Наверное, Хосе не умеет грустить… На все вопросы отвечает с улыбкой. Она у него особенная. Как говорят, ослепительная. Зубы сверкают на солнце, глаза горят…
— Жарко? — спрашивает Хосе.
— Очень…
— В Узбекистане тоже жарко…
— Здесь влажно… Трудно дышать, — поясняю я.
— Вода… Море… — соглашается Хосе.
Он с удовольствием чеканит русские слова. Именно чеканит, стараясь коротко, отрывисто сказать о главном.
У пышащего жаром бульдозера стоять не очень приятно. Но предложить отойти в тень мешает наше самолюбие. Вот мы и греемся… Рядом — горячий металл, над головой — неутомимое солнце, под ногами — раскаленные камни.
Кстати, об этих камнях.
— Уберем. Будет поле. Сахар.
На Кубе осваиваются новые земли. Работы идут день и ночь.
— Будет поле… — повторяет Хосе. — Большое. Там работали мы. Тоже были камни.
Ясно. Соседний массив совершенно не похож на серый, каменистый участок. Значит, это дело рук Хосе.
Нас предупредили и о том, что коренастый двадцатисемилетний Хосе — участник боя на Плайя-Хирон.
Задаю традиционный вопрос, прошу вспомнить о сражении, о своих подвигах.
Кажется, не то слово подобрал.
— Подвиг?!
И Хосе начинает хохотать. Сняв широкополую шляпу, он размахивает ею перед лицом. Ему даже жарко стало.
— Подвиг?!
Хосе смеется, крутит головой, разводит руками.
Наконец, заметив наше неловкое положение, он искренне сообщает:
— Подвига не было… Гранаты бросал. Танк остановился. Он там… Плайя-Хирон. Музей. Я раньше очень гордился. Думал, герой.
— И правильно.
— Нет! Не правильно! Я, может, сделал…
Он забыл нужное слово. После короткой паузы показал на руку.
— Царапину… — подсказал я.
— Да, да… Царапина. Был героем. Потом понял.
— Что?
— Не герой… — твердо произнес Хосе. — К вам приехал. Там понял…
Из дальнейшего, отрывистого рассказа я узнал, что Хосе учился в нашей школе механизации сельского хозяйства. Один из преподавателей часто расспрашивал юношу о Кубе, о его жизни.
— Одно я рассказывал, — вспоминал Хосе, — как танк подбивал…
— Ну и правильно…
— Неправильно. Не один подбивал. Много… Моя только одна…
Он опять поднял руку с легкой царапиной.
— Все равно. Участник…
— Участник! — вздохнул Хосе. — Мой учитель о себе молчал. Месяц, два, три… Потом праздник. Пришел. Ордена! Вот!
Хосе резко провел ладонью по своей груди.
— Ордена… Танки подбивал.

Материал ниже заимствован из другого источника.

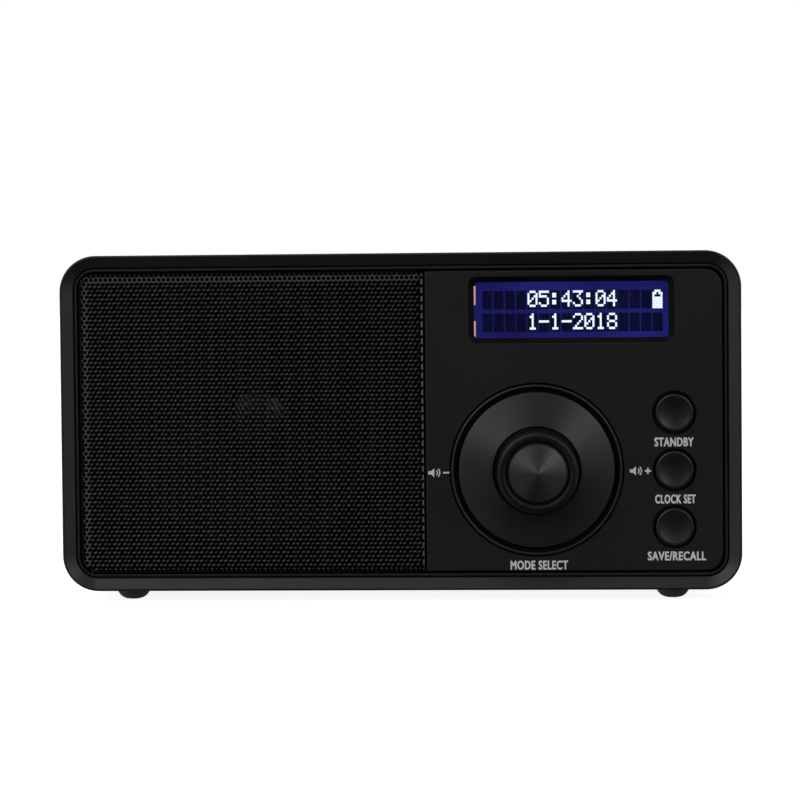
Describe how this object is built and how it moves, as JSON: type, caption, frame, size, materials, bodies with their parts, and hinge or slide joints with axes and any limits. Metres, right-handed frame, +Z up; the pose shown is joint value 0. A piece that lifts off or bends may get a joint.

Спрашивал его — сколько… А он…
Хосе замолчал… Исчезла великолепная улыбка.
— Что он сказал?
— Он сказал, все так воевали, все танки подбивали.
— Но вы же были мальчишкой.
— Он тоже не старый…
Теперь понятно, почему Хосе ничего не сказал и о своих трудовых успехах. Коротко повторяет: делаем поле, будет большое поле.
Простившись с Хосе, мы двинулись к машине по горячим камням. Не успели сделать и пяти шагов, как за спиной зарычал мотор. Хосе был уже в кабине бульдозера и приветливо махал нам рукой.
…На Плайя-Хирон стояла тишина. У приземистого здания музея замер искореженный металл. Когда-то страшная техника напомнила о прошлых ожесточенных боях.
Спустя некоторое время после провозглашения Кубы социалистической здесь высадились банды наемников.
Руководство кубинского комсомола, который тогда назывался Ассоциацией молодых повстанцев, обратилось к молодежи с призывом отстоять завоевания революции.
Тихо на Плайя-Хирон. Застыли пальмы… Под их легкой, кружевной тенью трудно укрыться не только коттеджам, даже людям.
Тихо… Не дает о себе знать и Карибское море. Хотя оно рядом, в нескольких метрах, за этими курортными домиками.
Я еще раз осмотрел американский танк… Он был тщательно «обработан» повстанцами. Конечно, рваные пробоины не походили на царапины.